The interested party applied in the Kadhi’s court for an order for restitution of conjugal rights which was granted. Thereafter on his application the applicant was arrested and brought before the resident magistrate.
The applicant then applied for an order for certiorari to quash the order of the Kadhi’s court on the grounds, firstly that the Kadhi’s courts have no powers of enforcement, that there is no power to order the return of a wife to her husband, that the order infringed the applicant’s constitutional right to personal liberty and freedom of movement and finally had the effect of unconstitutionally holding her in servitude.
(i) the power of enforcement of an order given in the Civil Procedure Rules apply to Kadhi’s courts;
(ii) a person may be deprived of his personal liberty in the execution of the order of a court made to secure the fulfilment of an obligation imposed by law;
(iii) there is no obligation on a wife to remaining with her husband (The Queen v Jackson)(1) followed;
(iv) accordingly the order unconstitutionally deprived the applicant of her liberty;
(v) the applicant’s right of freedom of movement was in this case coterminous with her right to liberty and was also infringed by the order;
(vi) The effect of the order was to hold the applicant in servitude;
Judgment for the applicant.
Of course the present case does not involve Muslims governed by Mohamedan Law.

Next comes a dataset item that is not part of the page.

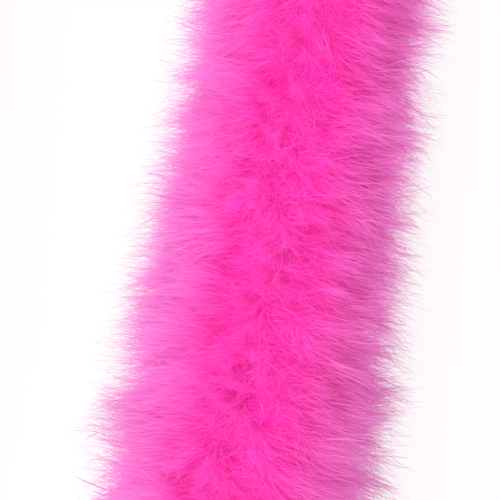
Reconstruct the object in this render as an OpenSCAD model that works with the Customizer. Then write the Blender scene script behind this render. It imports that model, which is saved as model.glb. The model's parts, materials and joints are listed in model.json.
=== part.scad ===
// A marabou feather boa, laid down in three flat folds.
// One twisted cotton cord runs the whole length. Short plume quills lie on the cord,
// turns of sewing thread bind them down, and the plumes stand out all round.
// The boa is limp, so it is divided into eleven stretches that turn on upright axes.
// +Z is up. The origin is on the surface that the boa lies on, under the middle of
// the middle fold, which runs along Y.

/* [Layout] */
// Length of each straight fold
fold_l = 390; // [320:10:600]
// Radius of each turned-back end, at the cord
turn_r = 100; // [90:5:140]
// How far the cord runs on past the last plumes
tail_l = 16; // [12:1:24]

/* [Plumes] */
// Reach of the plumes from the middle of the cord
plume_reach = 60; // [45:1:70]
// Depth of the plumes' valleys, as a share of their reach
valley_share = 0.7; // [0.4:0.05:0.9]
// Number of plumes in one whorl
whorl_plumes = 9; // [6:1:12]
// Distance from one whorl of plumes to the next
whorl_pitch = 15; // [12:1:25]
// Thickness of one whorl
whorl_t = 1.2; // [0.8:0.1:2]
// How far the underside is pressed flat by lying down
rest_flat = 8; // [3:1:12]

/* [Core] */
// Diameter of the core cord
cord_d = 3; // [2:0.5:4]
// Diameter of one quill
quill_d = 0.9; // [0.6:0.1:1.2]
// Length of one quill
quill_l = 9; // [6:0.5:10]
// Quills laid round the cord in one whorl
quills_round = 3; // [2:1:5]
// Diameter of the sewing thread
thread_d = 0.5; // [0.3:0.1:0.6]
// Wall of the band of strung plume roots
band_t = 1; // [0.8:0.1:1.5]

/* [Ends] */
// Diameter of the knot that closes each end
knot_d = 9; // [7:0.5:12]
// Length of the thread whipping beside each knot
whipping_l = 7; // [5:0.5:8]

/* [Bending] */
// How far each joint in a turned-back end opens, in degrees
bend_open = 45; // [15:5:45]
// How far an outer fold's free end swings away from the middle, in degrees
end_out = 45; // [15:5:45]
// How far an outer fold's free end swings towards the middle, in degrees
end_in = 10; // [0:1:10]

/* [Hidden] */
$fn = 48;
pink = [1, 0.24, 0.72];
deep_pink = [0.92, 0.1, 0.6];
pale_pink = [1, 0.6, 0.85];
hot_pink = [1, 0.15, 0.65];

core_h = plume_reach - rest_flat;      // height of the cord above the surface
part_gap = 0.2;                        // between the layers round the cord
thread_clear = 0.3;                    // between the thread and the band outside it
notch_gap = 0.5;                       // from a notch to the plane the neighbour reaches
cord_gap = 1.2;                        // from a joint to the cord's end
band_gap = 4.2;                        // from a joint to the band's end
whipping_gap = 1;                      // from the last plumes' stretch to the whipping
knot_seat = 0.4 * knot_d;              // from the cord's end to the knot's middle
big = 4 * plume_reach;                 // a size that passes right through a stretch

quill_ring = cord_d / 2 + part_gap + quill_d / 2;
thread_ring = quill_ring + quill_d / 2 + part_gap + thread_d / 2;
band_r = thread_ring + thread_d / 2 + thread_clear;
thread_pitch = 12;
thread_from_joint = 6;                 // from a joint to the nearest thread turn
quill_step = 40;                       // turn of the quills from one whorl to the next

// The cord's route, as distances along it from the middle of the boa
turn_l = PI * turn_r;
turn_start = fold_l / 2;
turn_end = turn_start + turn_l;
route_end = turn_end + fold_l;
joint_1 = turn_start;
joint_2 = turn_start + turn_l / 3;
joint_3 = turn_end - turn_l / 3;
joint_4 = turn_end;
joint_5 = turn_end + fold_l / 2;

// Direction of the cord at distance s, in degrees from +Y
function heading(s) =
    s < turn_start ? 0 : s > turn_end ? 180 : (s - turn_start) / turn_r * 180 / PI;
function route_x(s) = turn_r * (cos(heading(s)) - 1);
function route_y(s) =
    s < turn_start ? s
    : s > turn_end ? turn_start - (s - turn_end)
    : turn_start + turn_r * sin(heading(s));

// The evenly spaced stations from one distance to another, pitch apart or a little less
function stations(from, to, pitch) =
    let (count = ceil((to - from) / pitch), step = (to - from) / count)
    [for (i = [0:count - 1]) from + (i + 0.5) * step];

// Puts its children on the cord at distance s, with the cord along their own Y
module on_route(s) {
    translate([route_x(s), route_y(s), core_h])
        rotate([0, 0, heading(s)])
            children();
}

// A round profile that follows the route from one distance to another. The stretch is
// either straight all the way or within a turned-back end.
module run(from, to) {
    if (from >= turn_start && to <= turn_end)
        translate([-turn_r, turn_start, core_h])
            rotate([0, 0, heading(from)])
                rotate_extrude(angle = heading(to) - heading(from), $fn = 96)
                    translate([turn_r, 0])
                        children();
    else
        on_route(from)
            rotate([-90, 0, 0])
                linear_extrude(to - from)
                    children();
}

// The core cord over one stretch
module cord_run(from, to) {
    color(deep_pink)
        run(from, to)
            circle(d = cord_d);
}

// Short quills laid along the cord, a few to each whorl
module quill_run(from, to) {
    spots = stations(from, to, whorl_pitch);
    color(pale_pink)
        for (i = [0:len(spots) - 1], k = [0:quills_round - 1])
            on_route(spots[i])
                rotate([0, i * quill_step + k * 360 / quills_round, 0])
                    translate([quill_ring, 0, 0])
                        rotate([90, 0, 0])
                            cylinder(d = quill_d, h = quill_l, center = true);
}

// Turns of sewing thread round the cord and its quills
module thread_run(from, to) {
    color(hot_pink)
        for (s = stations(from + thread_from_joint, to - thread_from_joint, thread_pitch))
            on_route(s)
                rotate([90, 0, 0])
                    rotate_extrude()
                        translate([thread_ring, 0])
                            circle(d = thread_d, $fn = 24);
}

// One flat whorl of plumes, as a star round the band
module whorl(turned) {
    rotate([90, 0, 0])
        linear_extrude(whorl_t, center = true)
            difference() {
                polygon([for (i = [0:2 * whorl_plumes - 1])
                    let (a = -90 + turned + i * 180 / whorl_plumes)
                    plume_reach * (i % 2 == 0 ? 1 : valley_share) * [cos(a), sin(a)]]);
                circle(r = band_r + band_t / 2);
            }
}

// The room that a stretch leaves beside a joint, so that its neighbour can turn.
// side is 1 where the stretch lies after the joint and -1 where it lies before it,
// out and in are the turns away from and towards the inside of the fold.
module notch(side, out, in) {
    if (out > 0)
        rotate([0, 0, side * out / 2])
            translate([big / 2, side * (notch_gap - big / 2), 0])
                cube(big, center = true);
    if (in > 0)
        rotate([0, 0, -side * in / 2])
            translate([-big / 2, side * (notch_gap - big / 2), 0])
                cube(big, center = true);
}

// The band of strung plume roots with its whorls, pressed flat underneath
module plume_run(from, to, before, after) {
    spots = stations(from, to, whorl_pitch);
    color(pink)
        difference() {
            union() {
                run(from + band_gap, to - band_gap)
                    difference() {
                        circle(r = band_r + band_t);
                        circle(r = band_r);
                    }
                for (i = [0:len(spots) - 1])
                    on_route(spots[i])
                        whorl(i % 2 == len(spots) % 2 ? 180 / whorl_plumes : 0);
            }
            translate([-2 * turn_r, 0, -big / 2])
                cube([8 * turn_r, 3 * fold_l, big], center = true);
            if (before[0] > 0)
                on_route(from)
                    notch(1, before[0], before[1]);
            if (after[0] > 0)
                on_route(to)
                    notch(-1, after[0], after[1]);
        }
}

// The thread whipping at a free end, over the bare cord
module whipping() {
    color(hot_pink)
        run(route_end + whipping_gap, route_end + whipping_gap + whipping_l)
            difference() {
                circle(d = cord_d + 2 * thread_d + part_gap);
                circle(d = cord_d + part_gap);
            }
}

// The knot that closes a free end, with the socket that the cord runs into
module knot() {
    color(deep_pink)
        on_route(route_end + tail_l)
            difference() {
                translate([0, knot_seat, 0])
                    sphere(d = knot_d);
                rotate([90, 0, 0])
                    cylinder(d = cord_d + part_gap, h = knot_d);
            }
}

// Turns a piece of end a round to end b
module at_end(end) {
    rotate([0, 0, end == "b" ? 180 : 0])
        children();
}

still = [0, 0];
opens = [bend_open, 0];
swings = [end_out, end_in];

// The middle stretch turns out at both of its ends, so its plumes are cut at both
module core_cord_middle() { cord_run(cord_gap - joint_1, joint_1 - cord_gap); }
module quills_middle() { quill_run(-joint_1, joint_1); }
module thread_turns_middle() { thread_run(-joint_1, joint_1); }
module plumes_middle() {
    difference() {
        plume_run(-joint_1, joint_1, still, opens);
        at_end("b")
            on_route(joint_1)
                notch(-1, bend_open, 0);
    }
}

// The stretches of the turned-back end
module core_cord_bend(from, to) { cord_run(from + cord_gap, to - cord_gap); }
module plumes_bend(from, to) { plume_run(from, to, opens, opens); }

// The attached half of the outer fold
module core_cord_fold() { cord_run(joint_4 + cord_gap, joint_5 - cord_gap); }
module quills_fold() { quill_run(joint_4, joint_5); }
module thread_turns_fold() { thread_run(joint_4, joint_5); }
module plumes_fold() { plume_run(joint_4, joint_5, opens, swings); }

// The free half of the outer fold
module core_cord_end() { cord_run(joint_5 + cord_gap, route_end + tail_l); }
module quills_end() { quill_run(joint_5, route_end); }
module thread_turns_end() { thread_run(joint_5, route_end); }
module plumes_end() { plume_run(joint_5, route_end, swings, still); }

// Where each stretch of a turned-back end starts and stops
bend_joints = [[joint_1, joint_2], [joint_2, joint_3], [joint_3, joint_4]];

core_cord_middle();
quills_middle();
thread_turns_middle();
plumes_middle();
for (end = ["a", "b"]) at_end(end) {
    for (k = [1:3]) {
        from = bend_joints[k - 1][0];
        to = bend_joints[k - 1][1];
        name = str("_", end, "_bend_", k);
        core_cord_bend(from, to);
        quill_run(from, to);
        thread_run(from, to);
        plumes_bend(from, to);
    }
    core_cord_fold();
    quills_fold();
    thread_turns_fold();
    plumes_fold();
    core_cord_end();
    quills_end();
    thread_turns_end();
    plumes_end();
    whipping();
    knot();
}
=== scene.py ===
import json
import math

import bpy
import numpy as np
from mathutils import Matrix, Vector, noise


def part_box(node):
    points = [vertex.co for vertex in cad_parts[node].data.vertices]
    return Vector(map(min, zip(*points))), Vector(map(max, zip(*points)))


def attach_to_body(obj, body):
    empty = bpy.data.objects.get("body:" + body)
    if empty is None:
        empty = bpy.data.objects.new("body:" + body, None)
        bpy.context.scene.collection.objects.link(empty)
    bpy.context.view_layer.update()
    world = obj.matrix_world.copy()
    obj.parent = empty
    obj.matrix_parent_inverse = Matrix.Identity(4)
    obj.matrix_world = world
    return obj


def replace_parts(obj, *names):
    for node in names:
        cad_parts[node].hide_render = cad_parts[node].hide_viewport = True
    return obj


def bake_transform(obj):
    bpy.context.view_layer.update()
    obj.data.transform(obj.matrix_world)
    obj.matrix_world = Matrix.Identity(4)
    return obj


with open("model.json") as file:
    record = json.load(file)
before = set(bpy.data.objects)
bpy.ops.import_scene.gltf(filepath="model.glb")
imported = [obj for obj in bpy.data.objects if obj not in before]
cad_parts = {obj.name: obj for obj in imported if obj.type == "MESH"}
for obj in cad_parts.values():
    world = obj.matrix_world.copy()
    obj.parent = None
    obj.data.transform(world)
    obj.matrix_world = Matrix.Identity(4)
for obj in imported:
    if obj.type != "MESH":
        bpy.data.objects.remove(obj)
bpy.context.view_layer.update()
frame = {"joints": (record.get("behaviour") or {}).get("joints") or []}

MM = 0.001

# The cord's route, read from the frame: a middle fold along Y, a turned-back end at each
# side of it, and two outer folds. Distances along it run from its middle, to end a upwards
# and to end b downwards.
HINGE = {j["name"]: Vector(j["pos_m"]) for j in frame["joints"]}
TURN_START = HINGE["a_turn_start_bend"].y
TURN_R = -HINGE["a_turn_end_bend"].x / 2
CORE_H = HINGE["a_turn_start_bend"].z
TURN_L = math.pi * TURN_R
TURN_END = TURN_START + TURN_L
ROUTE_END = TURN_END + 2 * TURN_START
KNOT_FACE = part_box("knot_a")[1][1]      # the knot's near side, at end a past -TURN_START
CORD_END = ROUTE_END + (-TURN_START - KNOT_FACE) + 1 * MM    # 1 mm inside the knot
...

The learned magistrate was dealing with Jaluos and his order was purported to be made in accordance with Luo Customary Law.

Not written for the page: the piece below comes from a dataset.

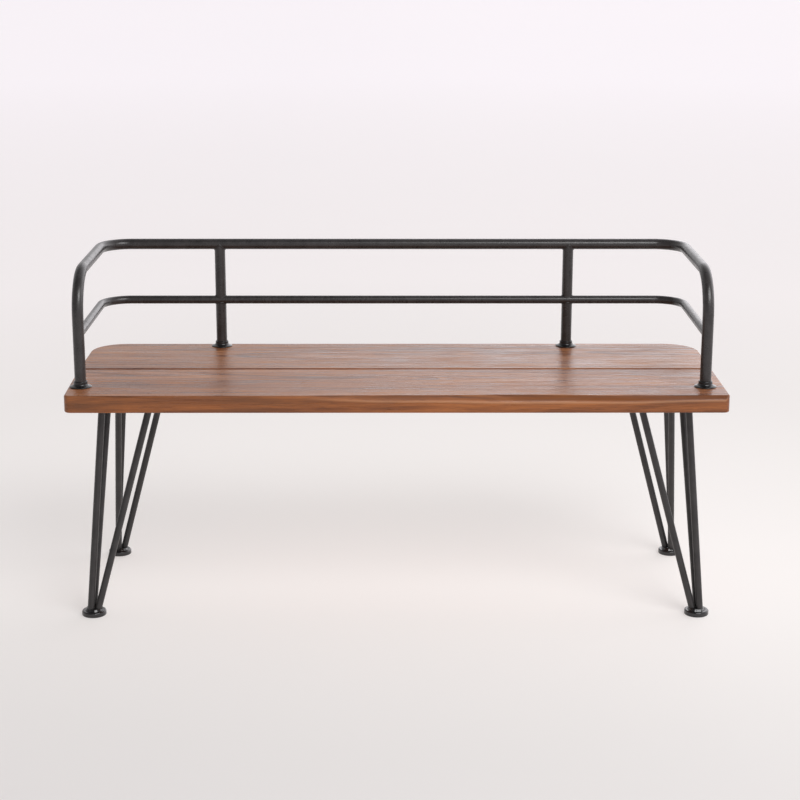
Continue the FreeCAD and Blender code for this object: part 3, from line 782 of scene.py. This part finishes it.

Section 3(2) of the Judicature Act (cap 8) reads: “The High Court, the Court of Appeal and all subordinate courts shall be guided by African customary law in civil cases in which one or more of the parties is subject to or affected by it, so far as it is applicable and is not repugnant to justice and morality or inconsistent with any written law, and shall decide all such cases according to substantial justice without undue regard to technicalities of procedure and without undue delay.”
The order of the learned magistrate was repugnant to justice in that the decision affected a person who was not made a party to the proceedings. It is contrary to natural justice, for a decision to be made adversely affecting the rights of an individual without that individual being given the opportunity to be heard by the court.
Furthermore, following Republic v Kadhi Kisumu Ex Parte Nazreen (supra), the decision of the learned magistrate was inconsistent with the written law in that it contravened Rose Akeyo’s rights which are cited in chapter V of the Constitution.
It is right and proper for Rose Akeyo to reside with the man she has lived with for nine years and by whom she had had two children, if she wishes to reside with him. That is her fundamental right, as granted by the Constitution, and it is not within the courts jurisdiction to make an order which determines where an adult should reside, in such circumstances as these. Rose Akeyo is free to come and go, and to reside where she pleases.
The order of the magistrate also related to three children. It seems that that part of the order was not separately considered taking the interests of the children as the paramount consideration.
For the above reasons the appeal is allowed and the orders of the district magistrate are set aside.
This does not mean that N O and J O have a right to detain R A. It appears from the proceedings in the lower court that she wants to live with J O whom she regards as her husband. She is free to do so in accordance with her constitutional rights. I do not know what powers the police or the second appellant were purporting to exercise when they forcibly removed R from the home of the respondent. I understand that R is once again staying with the respondent and if either of the appellants or the police seek to forcibly remove her from the place where she choses to stay then they may render themselves liable to criminal charges.
Appeal allowed. In the circumstances I will make no order as to costs.